ANNUAL TO MILLENNIAL MONSOONAL VARIABILITY DURING THE PAST 75,000 YEARS RECORDED IN ARABIAN SEA SEDIMENTS: A REVIEW
We used a high-resolution laminated sediment record from the OMZ off Pakistan to investigate the Late Holocene climatic change in great detail. Independant proxies ( varve thickness, inorganic geochemical composition, alkenone-derived sea surface temperatures and oxygen isotopes of planktic foraminifera) reflect the monsoon-driven ”moisture history“ in the northeastern Arabian Sea during the past 5000 years. Maximum precipitation during the enhanced NE monsoon around 3100-3200 y BP was followed by an onset of a gradual aridification around 3000 yrs BP which continued until about 2000 to 2200 y BP.

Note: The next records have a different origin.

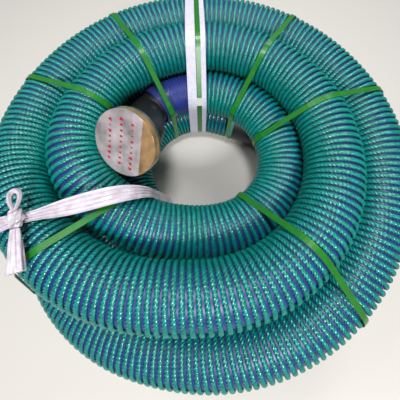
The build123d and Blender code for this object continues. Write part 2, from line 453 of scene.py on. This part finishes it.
# The ribbon shows on both sides of the strap that runs along it.
ribbons = []
for name, half_width, shift in (("ribbon_left", 0.0115, 0.0065), ("ribbon_right", 0.0060, 0.0370)):
    ribbon, ribbon_length = make_band(
        name,
        "white_ribbon",
        ribbon_place,
        ribbon_aside,
        lambda spot, half_width=half_width: half_width,
        pleats=2,
        depth=0.0006,
        sink=0.0015,
        shift=shift,
    )
    ribbons.append(ribbon)

# Knot, loop and tail of the film tie, in the frame of the shoulder it sits on.
_, tie_out, tie_normal = upright(tie_place, tie_aside)
lift_angle = radians(knot_lift)
knot_up = tie_out * cos(lift_angle) + Vector((0, 0, sin(lift_angle)))
knot_side = tie_normal.cross(knot_up)
knot_frame = np.array([knot_up, knot_side, tie_normal])


def at_knot(local):
    return np.array(knot_place) + local @ knot_frame


knot_turn = np.linspace(0, 2 * pi, 56, endpoint=False)
knot_rise = np.linspace(0.04, pi - 0.04, 36)
ridge = 1 + 0.13 * np.sin(5 * knot_rise[:, None] * 1.3 + 2 * knot_turn[None, :])
ridge = ridge + 0.05 * np.sin(9 * knot_turn[None, :] + 4 * knot_rise[:, None])
knot_rows = 0.0135 * ridge[..., None] * np.stack(
    [
        0.85 * np.sin(knot_rise)[:, None] * np.cos(knot_turn)[None, :],
        0.95 * np.sin(knot_rise)[:, None] * np.sin(knot_turn)[None, :],
        1.15 * np.cos(knot_rise)[:, None] * np.ones(56)[None, :],
    ],
    axis=-1,
)
knot = skin("film_knot", at_knot(knot_rows))

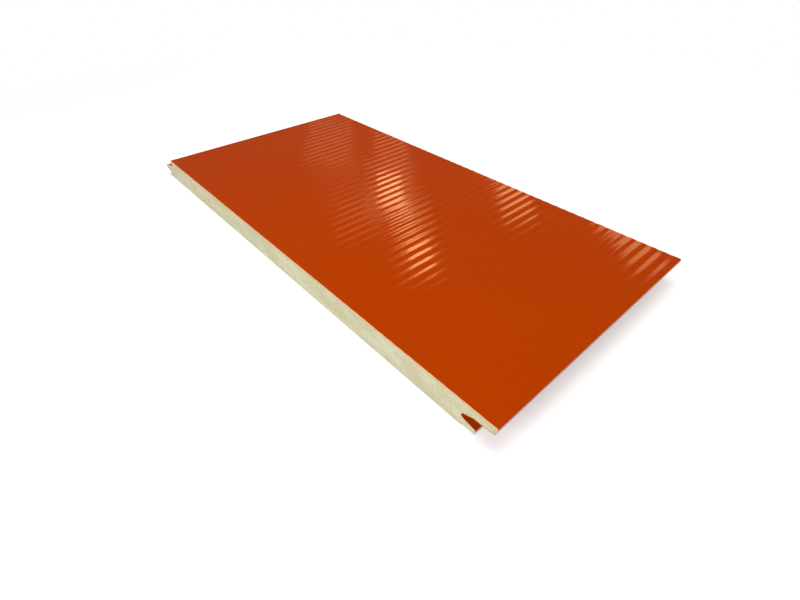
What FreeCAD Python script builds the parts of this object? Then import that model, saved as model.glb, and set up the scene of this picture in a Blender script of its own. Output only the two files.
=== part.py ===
"""Insulated sandwich panel: a cut length of micro-wave wall panel with a hidden tongue-and-groove joint.

A rigid foam core is faced with a folded outer steel sheet and a folded inner steel sheet.
The sections are drawn with x = 0 at the tongue-side edge of the outer face, z = 0 at its wave crests,
and are extruded along y. Each body is then moved so that the frame's origin is at the bottom centre.
"""
import FreeCAD, Part
import math
import os
import re
import Sketcher

# Driving dimensions, in millimetres. Reaches run in from the groove-side edge of the outer face,
# and drops run down from the wave crests.
SIZES = {
    "panel_length": 500.0,
    "panel_thickness": 50.0,
    "face_width": 998.0,
    "joint_gap": 2.0,
    "outer_gauge": 0.5,
    "inner_gauge": 0.4,
    "outer_bend": 1.5,
    "inner_bend": 1.0,
    "wave_pitch": 20.0,
    "wave_height": 0.55,
    "wave_radius": 30.0,
    "least_edge_flat": 8.0,
    "ridge_root": 1.0,
    "lip_nose": 5.0,
    "lip_height": 16.0,
    "lip_undercut": 2.5,
    "roof_reach": 36.0,
    "roof_drop": 18.5,
    "apex_reach": 53.0,
    "apex_drop": 25.0,
    "heel_reach": 55.0,
    "heel_drop": 30.0,
    "floor_reach": 50.0,
    "floor_drop": 33.0,
    "ledge_reach": 29.5,
    "ledge_drop": 37.5,
    "ledge_hem": 3.0,
    "recess_height": 4.0,
    "recess_slope": 2.0,
    "recess_reach": 51.0,
    "tongue_play": 9.0,
    "tongue_clearance": 0.8,
    "slot_play": 2.0,
    "flange_reach": 38.0,
}


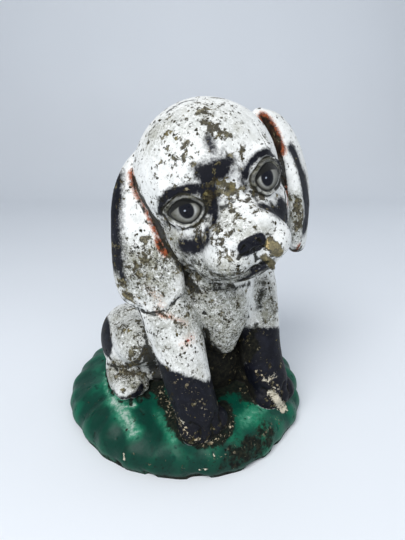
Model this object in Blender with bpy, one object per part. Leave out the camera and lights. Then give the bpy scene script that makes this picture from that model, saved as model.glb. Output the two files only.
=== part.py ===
"""A cast-stone garden statue: a sitting puppy with its head cocked, on a low grassy mound.

The dog and its mound are one casting, so they are one solid. The dog faces -Y, +Z is up, and the
underside of the mound lies on Z = 0. Each form is blocked in as a closed mesh, the forms are fused
by a voxel Remesh and softened as a cast is, and then the eyes, nose, mouth, creases and toes are
carved into the fused skin.
"""

import math

import bmesh
import bpy
import numpy as np
from mathutils import Matrix, Vector

# Driving sizes, in metres
MOUND_DIAMETER = 0.245
MOUND_HEIGHT = 0.040
DOG_HEIGHT = 0.262

# The dog's forms are written in millimetres of the dog at its real height, above the mound's top
REAL_DOG_HEIGHT = 262.0
DOG_MM = DOG_HEIGHT / REAL_DOG_HEIGHT
# The dog sits a little to its left on the mound
DOG_ON_MOUND = (0.005, 0.0)

# How finely the forms are fused, how far they are softened and how many triangles are kept
VOXEL = 0.0018
SOFTENING_ROUNDS = 5
FACE_SOFTENING_ROUNDS = 14
TRIANGLES = 9400

# Stone below the underside, which the flat cut takes away
UNDERCUT = 0.008

# Where the head sits on the dog, in dog millimetres, and how it is turned and cocked
HEAD_AT = (-13.0, -56.0, 194.0)
HEAD_TURN = math.radians(21.0)
HEAD_LEAN = math.radians(22.0)

# Colours of the paint
WHITE_PAINT = (0.62, 0.61, 0.56, 1.0)
GREEN_PAINT = (0.012, 0.13, 0.06, 1.0)


def clear_scene():
    for thing in list(bpy.data.objects):
        bpy.data.objects.remove(thing)


def dog_frame():
    """Dog millimetres to metres, with the dog's zero height on the top of the mound."""
    place = Matrix.Translation((DOG_ON_MOUND[0], DOG_ON_MOUND[1], MOUND_HEIGHT))
    return place @ Matrix.Scale(DOG_MM, 4)


def head_frame():
    """Head millimetres to metres: X to the dog's left, -Y along the muzzle, Z through the crown."""
    turned = Matrix.Rotation(-HEAD_TURN, 4, "Z")
    leaned = Matrix.Rotation(-HEAD_LEAN, 4, "Y")
    return dog_frame() @ Matrix.Translation(HEAD_AT) @ turned @ leaned


def mapped(points, matrix):
    """Rows of points carried through a matrix."""
    rows = np.array(matrix)
    return points @ rows[:3, :3].T + rows[:3, 3]


def turned(directions, matrix):
    """Rows of directions carried through a matrix, at unit length."""
    out = directions @ np.array(matrix)[:3, :3].T
    return out / np.linalg.norm(out, axis=1)[:, None]


def spline(values, count):
    """Catmull-Rom samples through the rows of values."""
    rows = np.asarray(values, float)
    padded = np.vstack([2 * rows[0] - rows[1], rows, 2 * rows[-1] - rows[-2]])
    samples = []
    for step in np.linspace(0, len(rows) - 1, count):
        i = min(int(step), len(rows) - 2)
        t = step - i
        a, b, c, d = padded[i : i + 4]
        bend = (2 * a - 5 * b + 4 * c - d) * t**2 + (3 * b - a - 3 * c + d) * t**3
        samples.append(0.5 * (2 * b + (c - a) * t + bend))
    return np.array(samples)


def skin(clay, loops):
    """Closes a stack of equal loops of points into one body, wound to face outward."""
    rings = [[clay.verts.new(Vector(point)) for point in loop] for loop in loops]
    sides = len(rings[0])
    for lower, upper in zip(rings, rings[1:]):
        for k in range(sides):
            n = (k + 1) % sides
            clay.faces.new((lower[k], lower[n], upper[n], upper[k]))
    clay.faces.new(rings[0][::-1])
    clay.faces.new(rings[-1])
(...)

Millennial changes of monsoonal intensity are also recorded in the Late Pleistocene sediments: Short-term “warm” interstadials (“Dansgard-Oeschger events”) alternate with cool stadials (“Heinrich events”) that can be correlated (by the Toba ashfall) with the same events in the ice cores from Greenland, and with many high-resolution climate records from subtropical northern hemisphere areas. Apparently, these synchronous teleconnections between the subtropical Indian Ocean and the high-latitude North Atlantic Ocean. are forced by the high-frequency varability of the atmospheric monsoon circulation.